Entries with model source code
BEGIN

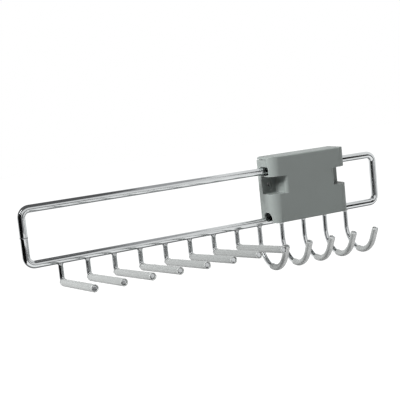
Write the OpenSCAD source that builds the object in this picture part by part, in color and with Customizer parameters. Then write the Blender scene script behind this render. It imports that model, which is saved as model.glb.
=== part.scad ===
// Pull-out belt and tie rack for the side panel of a wardrobe.
// A chromed wire loop with sleeved tie arms and belt hooks slides through a moulded housing.
// X runs along the rack, to the right as seen from the front.
// Y runs towards the panel: the back of the housing lies at y = 0 and the rest at -Y.
// Z is up. The origin is midway between the two panel screw holes, on the back face.

/* [Wire loop] */
// Diameter of the loop's wire
rail_d = 8.8; // [8:0.1:9.5]
// Length of the loop, between the centre lines of its uprights
loop_len = 455; // [430:1:520]
// Height of the loop, between the centre lines of its rails
loop_h = 60; // [56:1:70]
// Centre-line radius of the loop's corners
corner_r = 9; // [8:0.5:14]
// From the housing's left face to the centre line of the left upright, at rest
reach = 296; // [285:1:320]
// Width of the ring left by the butt weld in the left upright
bead_w = 2.4; // [1.6:0.1:4]
// How far that ring stands proud of the wire
bead_rise = 0.3; // [0.1:0.05:0.6]

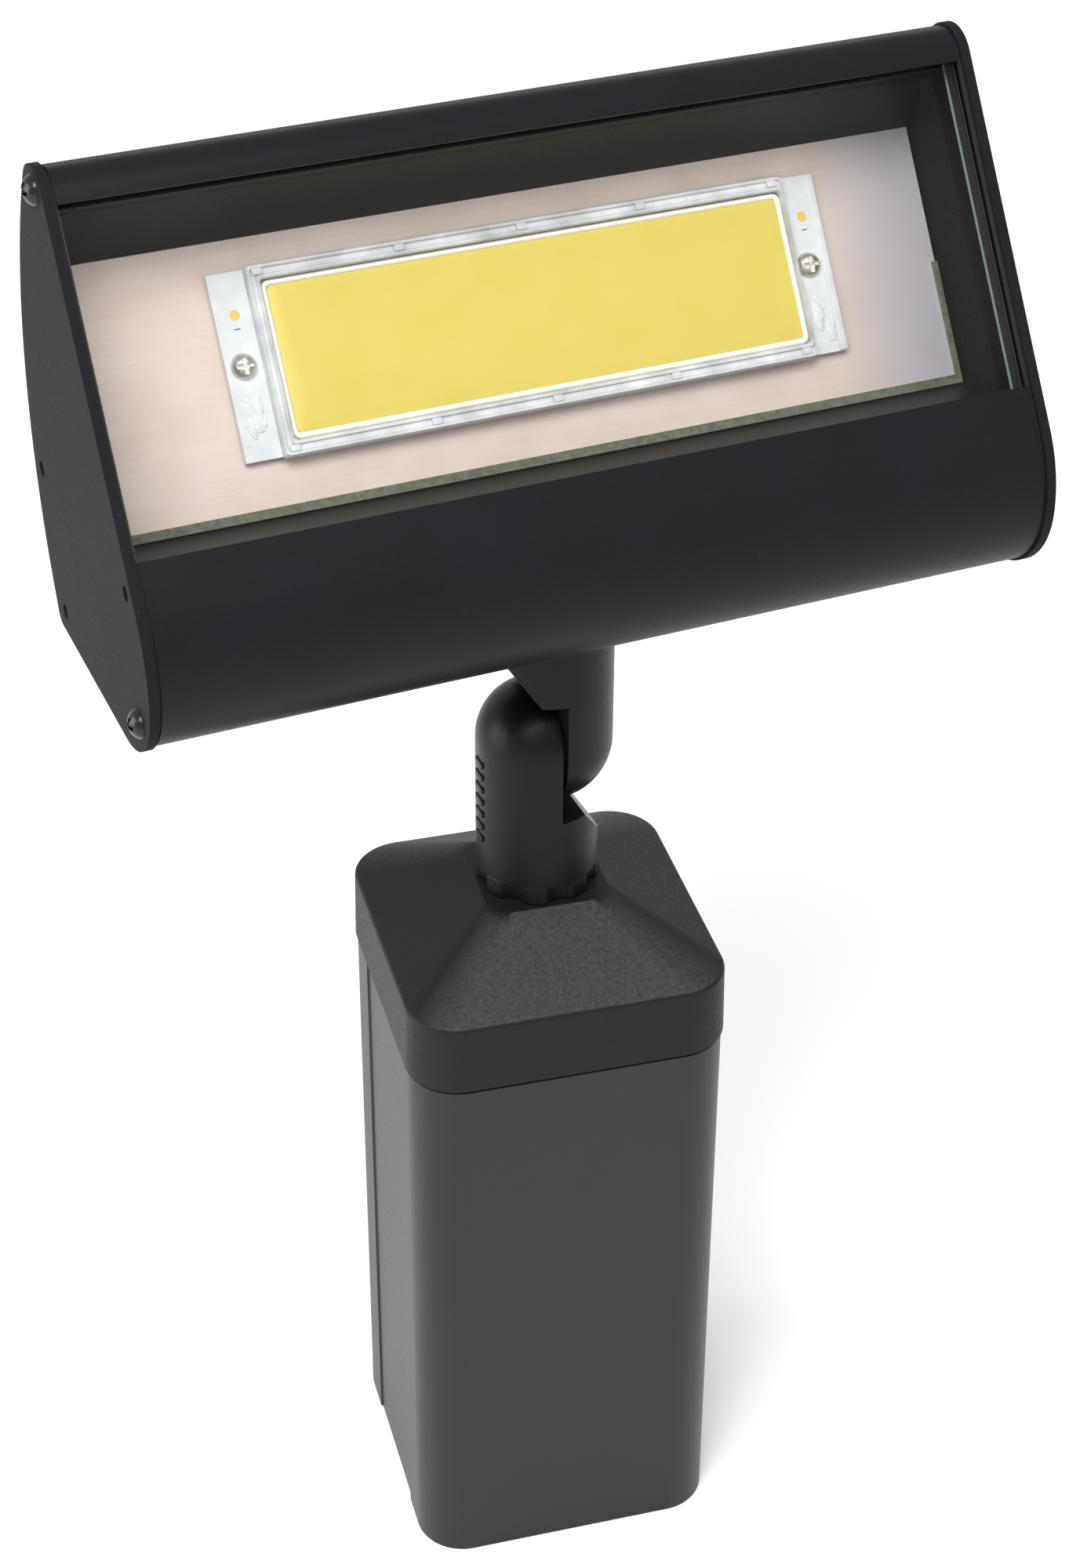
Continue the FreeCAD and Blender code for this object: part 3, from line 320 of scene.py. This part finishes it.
def brushed_plate(name, block):
    """Brushed sheet with streaks along the head, warm in the middle and cooler at its right end."""
    shade = Shade(name)
    local, streaked = along(shade, block, 40)
    streaks = shade.noise(0.35 * MM, detail=4, place=streaked)
    cloud = shade.noise(16 * MM, detail=3, place=local)
    warm = shade.mix(shade.between(cloud, 0, 1), colour("d6c6bb"), colour("e0d3ca"))
    toned = shade.mix(shade.between(streaks, 0, 0.3), warm, colour("c9b8ab"))
    across = shade.add("ShaderNodeSeparateXYZ", Vector=local).outputs["X"]
    cool = shade.between(across, 0, 0.8, block.half.x * 0.72, block.half.x * 0.92)
    shade.set(
        Base_Color=shade.mix(cool, toned, colour("b4b3bd")),
        Metallic=0.2,
        Roughness=shade.between(streaks, 0.42, 0.55),
        Normal=shade.bump(streaks, 0.25, 0.02 * MM),
    )
    return shade.material


def steel(name, base, roughness):
    """Stainless or plated steel with fine wear."""
    shade = Shade(name)
    wear = shade.noise(0.5 * MM, detail=4)
    tone = shade.mix(shade.between(wear, 0, 1), tinted(base, 0.75), base)
    shade.set(
        Base_Color=tone,
        Metallic=1.0,
        Roughness=shade.between(wear, roughness - 0.05, roughness + 0.15),
        Normal=shade.bump(wear, 0.15, 0.02 * MM),
    )
    return shade.material


def gloss_black(name):
    """Gloss black coating on the end screws."""
    shade = Shade(name)
    wear = shade.noise(0.7 * MM, detail=3)
    shade.set(
        Base_Color=shade.mix(shade.between(wear, 0, 1), colour("050506"), colour("0c0c0d")),
        Roughness=shade.between(wear, 0.14, 0.26),
        Specular_IOR_Level=0.4,
    )
    return shade.material


def moulded(name, base, roughness, cell=3 * MM, bump=0.02 * MM):
    """Smooth moulded plastic, gel or solder mask with a slight ripple."""
    shade = Shade(name)
    ripple = shade.noise(cell, detail=3)
    shade.set(
        Base_Color=shade.mix(shade.between(ripple, 0, 1), tinted(base, 0.95), tinted(base, 1.05)),
        Roughness=shade.between(shade.noise(1.2 * MM), roughness - 0.05, roughness + 0.08),
        Normal=shade.bump(ripple, 0.3, bump),
    )
    return shade.material


def phosphor_gel(name):
    """Yellow phosphor under clear gel, with a very fine grain."""
    shade = Shade(name)
    cloud = shade.noise(9 * MM, detail=3)
    grain = shade.noise(0.5 * MM, detail=2)
    tone = shade.mix(shade.between(cloud, 0, 1), colour("dac75a"), colour("ddcb64"))
    shade.set(
        Base_Color=shade.mix(shade.between(grain, 0, 0.25), tone, colour("d8bb4a")),
        Roughness=shade.between(grain, 0.38, 0.5),
        Normal=shade.bump(grain, 0.1, 0.01 * MM),
    )
    return shade.material


def clear(name, tint, body, ior=1.45, roughness=0.05, cell=2 * MM, bump=0.0):
    """Clear glass, silicone or plastic: it mirrors at its skin, and `body` is how milky it is inside."""
    shade = Shade(name)
    ripple = shade.noise(cell, detail=3)
    normal = shade.bump(ripple, 0.5, bump)
    milky = shade.add("ShaderNodeBsdfDiffuse", Color=tint, Normal=normal).outputs[0]
    through = shade.add("ShaderNodeBsdfTransparent", Color=tint).outputs[0]
    cloud = shade.between(ripple, body * 0.7, body * 1.3)
    inside = shade.nodes.new("ShaderNodeMixShader")
    shade.feed(inside.inputs[0], cloud)
    shade.feed(inside.inputs[1], through)
    shade.feed(inside.inputs[2], milky)
    skin = shade.add("ShaderNodeBsdfGlossy", Roughness=roughness, Normal=normal).outputs[0]
    whole = shade.nodes.new("ShaderNodeMixShader")
    shade.feed(whole.inputs[0], shade.add("ShaderNodeFresnel", IOR=ior, Normal=normal).outputs[0])
    shade.feed(whole.inputs[1], inside.outputs[0])
    shade.feed(whole.inputs[2], skin)
    shade.links.new(whole.outputs[0], shade.nodes["Material Output"].inputs["Surface"])
    shade.nodes.remove(shade.shader)
    return shade.material


def floor_paint():
    """The studio's pale floor."""
    shade = Shade("studio_floor")
    cloud = shade.noise(0.4, detail=2)
    shade.set(
        Base_Color=shade.mix(shade.between(cloud, 0, 1), colour("f6f6f6"), colour("fafafa")),
        Roughness=0.9,
        Specular_IOR_Level=0.1,
    )
    return shade.material


# ------------------------------------------------------------------ shapes for the light engine

def rounded_path(half_x, half_y, radius):
    """Points and outward normals round a rectangle with round corners."""
    signs = ((1, 1), (-1, 1), (-1, -1), (1, -1))
    for quarter, (x_sign, y_sign) in enumerate(signs):
        corner = Vector((x_sign * (half_x - radius), y_sign * (half_y - radius)))
        for step in range(CORNER_STEPS + 1):
            angle = (quarter + step / CORNER_STEPS) * math.pi / 2
            normal = Vector((math.cos(angle), math.sin(angle)))
            yield corner + normal * radius, normal


def add_ring(builder, block, half_x, half_y, radius, outwards, height):
    """Add a ring of vertices round a rounded rectangle, moved outwards, above the block's middle."""
    places = rounded_path(half_x, half_y, radius)
    return [builder.verts.new(block.at(*(point + normal * outwards), height)) for point, normal in places]


def join_rings(builder, lower, upper):
    """Fill the strip between two rings."""
    for index in range(len(lower)):
        after = (index + 1) % len(lower)
        builder.faces.new((lower[index], lower[after], upper[after], upper[index]))


def swept_frame(name, block, half_x, half_y, radius, profile):
    """Sweep a closed profile of (outwards, height) points round a rectangle."""
    builder = bmesh.new()
    rings = [add_ring(builder, block, half_x, half_y, radius, *point) for point in profile]
    for lower, upper in zip(rings, rings[1:] + rings[:1]):
        join_rings(builder, lower, upper)
    return mesh_object(name, builder)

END

• [Task prompt]: Filter the entries down to the lines containing "this". Copy each of those lines.

• [Final answer]:
Write the OpenSCAD source that builds the object in this picture part by part, in color and with Customizer parameters. Then write the Blender scene script behind this render. It imports that model, which is saved as model.glb.
Continue the FreeCAD and Blender code for this object: part 3, from line 320 of scene.py. This part finishes it.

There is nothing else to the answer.